Protests over lack of aid to earthquake-affected areas in Nepal intensified in Kathmandu on Wednesday, where about 200 people blocked traffic on city roads. Protesters, demanding that aid delivery be speeded up, also confronted Nepal’s Prime Minister Sushil Koirala during his visit to a hospital in the capital city, according to media reports.
“We are hungry, we haven't had anything to drink. We haven't been able to sleep. I have a 7-year-old child who is sleeping in the open. It's getting cold and people are getting pneumonia,” a protester in the streets of Kathmandu reportedly said, accusing the government of not doing enough.
The protests reportedly started when free buses, promised by the government to those wanting to leave Kathmandu, failed to appear. Following Saturday’s disaster, which has killed more than 5,000 people according to the latest casualty count, hundreds of thousands of people have fled the capital, crippling the region’s fragile transport infrastructure.
Earlier on Tuesday, Nepal’s government acknowledged that “some weaknesses” had been found in managing relief operations in the country. Meanwhile, international aid agencies have warned of impending disease outbreaks in the affected districts.

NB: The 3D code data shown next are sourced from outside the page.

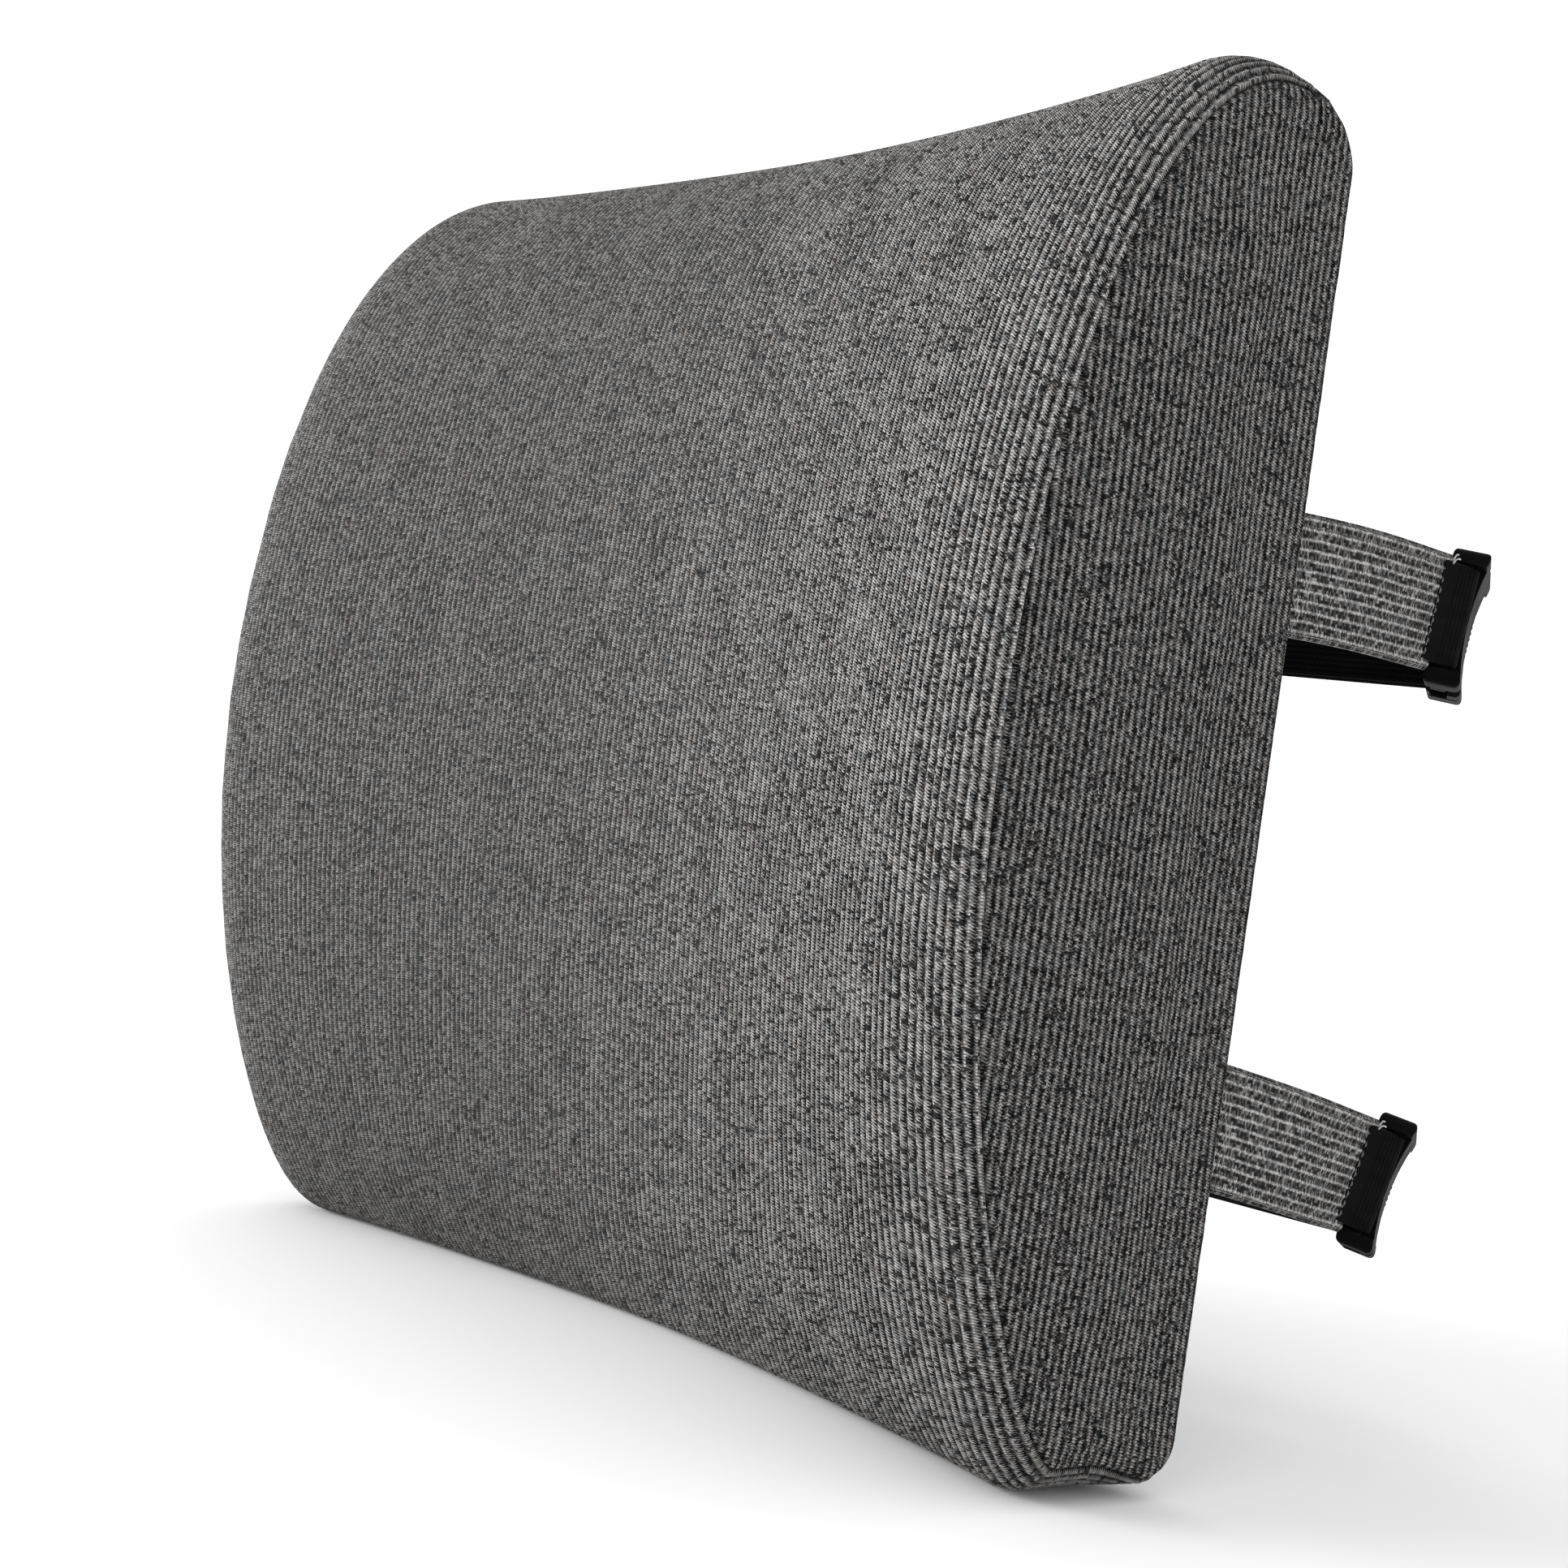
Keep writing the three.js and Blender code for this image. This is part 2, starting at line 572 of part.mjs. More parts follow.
// Places on that way, each with its heading and how far its top leans outwards.
function elasticLine(droop) {
  const { clipBar, centre, root, runHeading, runStart } = elasticRoute(droop);
  const line = [0, LAYERS_CLOSE].map((along) => ({
    point: clipBar.clone().addScaledVector(headingVector(BUCKLE_HEADING), along),
    heading: BUCKLE_HEADING,
    lean: BUCKLE_LEAN,
  }));
  const turnSteps = 9;
  for (let i = 0; i < turnSteps; i += 1) {
    const heading = THREE.MathUtils.lerp(BUCKLE_HEADING, runHeading, i / turnSteps);
    const point = centre.clone().addScaledVector(headingVector(heading - Math.PI / 2), TURN_RADIUS);
    line.push({ point, heading, lean: BUCKLE_LEAN });
  }
  const length = root.distanceTo(runStart);
  for (const along of [0, TAIL_END, UPRIGHT_START, 190, 220, 250, 280, length]) {
    const point = runStart.clone().addScaledVector(headingVector(runHeading), along);
    const upright = smoothStep((along - UPRIGHT_START) / (length - UPRIGHT_START));
    line.push({ point, heading: runHeading, lean: BUCKLE_LEAN * (1 - upright) });
  }
  return { line, tailCount: line.length - 6 };
}

// One strip: from its free tail, round the clip's bar, back beside the tail and on to the left end.
function elasticStations(droop) {
  const { line, tailCount } = elasticLine(droop);
  const barOffset = BAR_RADIUS + BAR_CLEARANCE + ELASTIC_THICKNESS / 2;
  const layer = (way) =>
    line.map(({ point, heading, lean }, i) => {
      const { up, face } = leaningFrame(heading, lean);
      const offset = i === 0 ? barOffset : LAYER_OFFSET;
      return { middle: inPlan(point).addScaledVector(face, way * offset), up };
    });
  const { up, face } = leaningFrame(BUCKLE_HEADING, BUCKLE_LEAN);
  const backwards = inPlan(headingVector(BUCKLE_HEADING)).negate();
  const wrapSteps = 10;
  const wrap = [];
  for (let i = 1; i < wrapSteps; i += 1) {
    const angle = (Math.PI * i) / wrapSteps;
    const middle = inPlan(line[0].point).addScaledVector(face, barOffset * Math.cos(angle));
    wrap.push({ middle: middle.addScaledVector(backwards, barOffset * Math.sin(angle)), up });
  }
  return [...layer(1).slice(0, tailCount).reverse(), ...wrap, ...layer(-1)];
}

// Turns an object towards a heading, then leans its top outwards.
function turnTo(object, heading, lean) {
  object.rotation.order = "ZYX";
  object.rotation.set(lean, 0, heading);
}

function makeStrap({ name, height, droop }) {
  const strap = new THREE.Group();
  strap.position.z = height;
  strap.rotation.x = -THREE.MathUtils.degToRad(droop);
  const band = strip(bandStations(droop), BAND_THICKNESS, BAND_WIDTH);
  const elastic = strip(elasticStations(droop), ELASTIC_THICKNESS, ELASTIC_WIDTH);
  strap.add(makeMesh(`${name}_knit_band`, band, "knitBand"));
  strap.add(makeMesh(`${name}_elastic_strap`, elastic, "webbing"));

  const buckle = new THREE.Group();
  buckle.position.set(BUCKLE_BAR.x, BUCKLE_BAR.y, 0);
  turnTo(buckle, BUCKLE_HEADING, BUCKLE_LEAN);
  const loop = makeMesh(`${name}_webbing_loop`, strip(loopStations(), LOOP_THICKNESS, LOOP_WIDTH), "webbing");
  loop.rotation.z = BAND_END_HEADING - BUCKLE_HEADING;
  buckle.add(loop);
  buckle.add(makeMesh(`${name}_buckle_socket`, buckleSocket(), "plastic"));
  buckle.add(makeMesh(`${name}_buckle_clip`, buckleClip(), "plastic"));
  buckle.add(makeMesh(`${name}_clip_arm_top`, clipArm(1), "plastic"));
  buckle.add(makeMesh(`${name}_clip_arm_bottom`, clipArm(-1), "plastic"));
  strap.add(buckle);

  const adjuster = makeMesh(`${name}_strap_adjuster`, strapAdjuster(), "plastic");
  const { runStart, runHeading } = elasticRoute(droop);
  const place = runStart.clone().addScaledVector(headingVector(runHeading), ADJUSTER_ALONG);
  adjuster.position.copy(inPlan(place));
  turnTo(adjuster, runHeading, BUCKLE_LEAN);
  strap.add(adjuster);
  return strap;
}

// The slider's two plates are joined by a neck that runs between the rows of teeth.
function zipSlider() {
  const half = SLIDER_LENGTH / 2;
  const plate = [-SLIDER_PLATE_HALF_HEIGHT, SLIDER_PLATE_HALF_HEIGHT];
  const neckHeight = [-SLIDER_NECK_HALF_HEIGHT, SLIDER_NECK_HALF_HEIGHT];
  const outerPlate = extrudeAcross(roundedRectangle([-half, half], plate, 2.5, 1), ...SLIDER_OUTER_PLATE);
  const innerPlate = box(plate, SLIDER_INNER_PLATE, plate);
  const neck = box([-2, 3.5], [SLIDER_INNER_PLATE[1] - 0.4, SLIDER_OUTER_PLATE[0] + 0.6], neckHeight);
  const bail = box(
    [-BAIL.halfLength, BAIL.halfLength],
    [BAIL.foot, BAIL.top],
    [-BAIL.halfHeight, BAIL.halfHeight],
  );
  const opening = box(
    [-BAIL_OPENING.halfLength, BAIL_OPENING.halfLength],
    [BAIL_OPENING.foot, BAIL_OPENING.top],
    plate,
  );
  return toGeometry(cut(join(toSolid(outerPlate), innerPlate, neck, bail), opening));
}

// The pull tab hooks through the slider's bail with a thin pin.
function zipPullTab() {
  const thickness = [-PULL_HALF_THICKNESS, PULL_HALF_THICKNESS];
  const heights = [-PULL_HALF_HEIGHT, PULL_HALF_HEIGHT];
  const plan = roundedRectangle([-PULL_LENGTH, PULL_HALF_THICKNESS + 0.15], heights, 2.5, 0.3);
  const tab = toSolid(extrudeAcross(plan, ...thickness));
  const eyeHeights = [-PULL_EYE.halfHeight, PULL_EYE.halfHeight];
  const eye = box([PULL_EYE.start, 2], [-2, 2], eyeHeights);
  const hole = new THREE.CylinderGeometry(PULL_HOLE.radius, PULL_HOLE.radius, 4, 16);
  hole.translate(PULL_HOLE.along, 0, 0);
  const pin = box(thickness, thickness, [-PULL_EYE.halfHeight - 1, PULL_EYE.halfHeight + 1]);
  return toGeometry(join(cut(tab, eye, hole), pin));
}

function makeZip() {
  const zip = new THREE.Group();
  zip.position.z = ZIP_HEIGHT;
  const tapeReach = WIDTH / 2 - SEAM_FROM_END;
  for (const [name, side] of [["upper", 1], ["lower", -1]]) {
    const tape = [side * TEETH_PARTING, side * (TEETH_PARTING + TAPE_WIDTH)].sort((a, b) => a - b);
    const teeth = [side * TEETH_PARTING, side * (TEETH_PARTING + TEETH_WIDTH)].sort((a, b) => a - b);
    zip.add(makeMesh(`zip_tape_${name}`, box([-tapeReach, tapeReach], TAPE_DEPTHS, tape), "zipTape"));
    zip.add(makeMesh(`zip_teeth_${name}`, box([-ZIP_REACH, ZIP_REACH], TEETH_DEPTHS, teeth), "plastic"));
  }
  for (const [name, side] of [["left", -1], ["right", 1]]) {
    const length = [-STOP_HALF_LENGTH, STOP_HALF_LENGTH];
    const heights = [-STOP_HALF_HEIGHT, STOP_HALF_HEIGHT];
    const stop = makeMesh(`zip_stop_${name}`, box(length, TEETH_DEPTHS, heights), "metal");
    stop.position.x = side * (ZIP_REACH + STOP_HALF_LENGTH + GAP);
    zip.add(stop);
  }
  const slider = makeMesh("zip_slider", zipSlider(), "metal");
  slider.position.x = ZIP_START;
  const pull = makeMesh("zip_pull_tab", zipPullTab(), "metal");
  pull.position.set(ZIP_START, PULL_AXIS_DEPTH, 0);
  zip.add(slider, pull);
  return zip;
}

function backPanel(heights) {
  const reach = WIDTH / 2 - SEAM_FROM_END;
  return box([-reach, reach], [-BACK_PANEL_THICKNESS, 0], heights);
}

const model = new THREE.Group();
model.position.y = FOOT_SETBACK;
const zipEdge = TEETH_PARTING + TAPE_WIDTH + GAP;
const panelStart = EDGE_RADIUS + GAP;
const panelEnd = HEIGHT - TOP_CORNER_HEIGHT - GAP;
model.add(makeMesh("foam_core", foamCore(), "foam"));
model.add(makeMesh("cover_front_panel", frontPanel(), "knit"));
model.add(makeMesh("cover_side_left", sidePanel(-1), "knitSide"));
model.add(makeMesh("cover_side_right", sidePanel(1), "knitSide"));
model.add(makeMesh("cover_back_upper", backPanel([ZIP_HEIGHT + zipEdge, panelEnd]), "knitSide"));
model.add(makeMesh("cover_back_lower", backPanel([panelStart, ZIP_HEIGHT - zipEdge]), "knitSide"));
model.add(makeZip());
for (const strap of STRAPS) {
  model.add(makeStrap(strap));
}

export default model;
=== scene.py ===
"""Lumbar support cushion: a ribbed knit cover over a foam core, a zip across the back, and two buckled
straps. Lengths in this file are millimetres in the cushion's own frame, whose back plane is y = 0, until
place() turns them into the row frame's metres."""
import math

import bmesh
import bpy
import numpy as np
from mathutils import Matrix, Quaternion, Vector
from mathutils.kdtree import KDTree


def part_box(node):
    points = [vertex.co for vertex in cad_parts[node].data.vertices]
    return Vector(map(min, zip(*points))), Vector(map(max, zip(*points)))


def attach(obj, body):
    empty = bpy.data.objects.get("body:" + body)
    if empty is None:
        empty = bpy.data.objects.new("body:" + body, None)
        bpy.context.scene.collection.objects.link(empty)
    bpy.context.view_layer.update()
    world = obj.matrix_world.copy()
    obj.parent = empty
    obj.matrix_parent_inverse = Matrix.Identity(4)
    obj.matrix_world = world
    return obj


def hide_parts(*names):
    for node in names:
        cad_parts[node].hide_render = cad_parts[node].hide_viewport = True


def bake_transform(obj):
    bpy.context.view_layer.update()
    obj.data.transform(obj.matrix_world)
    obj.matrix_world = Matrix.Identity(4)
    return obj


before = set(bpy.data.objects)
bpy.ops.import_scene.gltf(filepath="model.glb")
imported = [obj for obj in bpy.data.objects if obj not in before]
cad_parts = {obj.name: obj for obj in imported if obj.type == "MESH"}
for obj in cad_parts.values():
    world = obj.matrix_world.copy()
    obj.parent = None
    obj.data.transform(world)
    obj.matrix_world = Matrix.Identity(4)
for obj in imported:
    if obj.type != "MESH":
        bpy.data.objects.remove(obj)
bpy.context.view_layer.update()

MM = 0.001

# The cushion's form, as the CAD part has it
HALF_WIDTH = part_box("cover_side_right")[1].x / MM
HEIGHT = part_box("cover_front_panel")[1].z / MM
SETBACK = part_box("cover_back_upper")[1].y / MM
WING_DEPTH = 98.0
WAIST_DEPTH = 50.0
DISH_POWER = 1.48
DISH_EASE = 0.16
EDGE_RADIUS = 13.0
CROWN_HEIGHT = 160.0
FOOT_SHARE = 0.42
TOP_SHARE = 0.21
UNDER, LOW, HIGH, OVER = 0.33, 0.54, 0.66, 0.5
END_RADIUS = 24.0
ROUND_START = 140.0
TOP_CORNER_HEIGHT = 24.0
BACK_ROUND = 3.0  # the radius where a side panel turns onto the back
SEAM_X = HALF_WIDTH - 1.6
SEAM_TAPER = 38.0  # the ends' rounding fades out over this length beside the back edges
SEAM_ANGLE = math.asin((SEAM_X - ROUND_START) / END_RADIUS)
ACROSS_END = ROUND_START + END_RADIUS * SEAM_ANGLE  # half the front panel's width, along the cloth

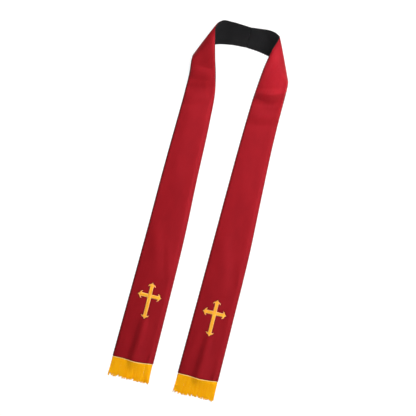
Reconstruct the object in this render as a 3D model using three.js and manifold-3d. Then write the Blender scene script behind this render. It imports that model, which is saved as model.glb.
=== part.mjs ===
// A clergy stole of red satin, laid out face up on a flat surface.
//
// Millimetres, +Z up from the surface it lies on, +Y from the hems to the neck, +X right.
// Two straight legs lie side by side. At each shoulder the band lifts, rolls outwards over itself and
// passes under its own leg, so that its black lining faces up across the back of the neck. The two halves
// meet there in a seam. Each leg carries an embroidered cross and ends in a fringe.
// The tables are drawn from the middle of the neck's upper edge, and the finished group is then centred.

import * as THREE from "three";
import { mergeVertices } from "three/addons/utils/BufferGeometryUtils.js";
import Module from "manifold-3d";

const wasm = await Module();
wasm.setup();

// Cloth
const WALL = 2.4; // satin, stiffening and lining pressed together
const SATIN = 1.2; // the satin and its stiffening, where the lining is a piece of its own
const SEAM = 0.3; // clearance between sewn pieces
const EDGE_SHARE = 0.55; // how much of the wall's thickness is left at its turned edges
const LEG_STEP = 30; // spacing of the rings along the flat leg

// Where each ring's points lie across the band, from the outer edge at 0 to the inner edge at 1.
const ACROSS = [0, 0.04, 0.14, 0.28, 0.42, 0.56, 0.7, 0.84, 0.96, 1];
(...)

“Even people who have relatively minor injuries, unless they are treated they are at risk of infection,” Sean Casey, who is heading the earthquake response effort for the International Medical Corps in Kathmandu, told the Guardian. “Water and sanitation is also a serious concern for people who are isolated. This area is prone to cholera and we could see disease outbreak.”
Another factor that could severely crimp search, rescue and rehabilitation efforts in remote regions is the threat of landslides and mudslides. According to a new risk assessment carried out by researchers from the University of Michigan, tens of thousands of locations are currently at high risk.
“There will still be slopes that have not yet failed but were weakened. So there will be a continued risk during aftershocks and with the recent rainfall, and again when the monsoon rains arrive this summer,” Marin Clark, a geomorphologist at the university, reportedly said, adding that the region at highest risk for landslides and mudslides is the mountainous area along the Nepal-Tibet border, west of Mount Everest.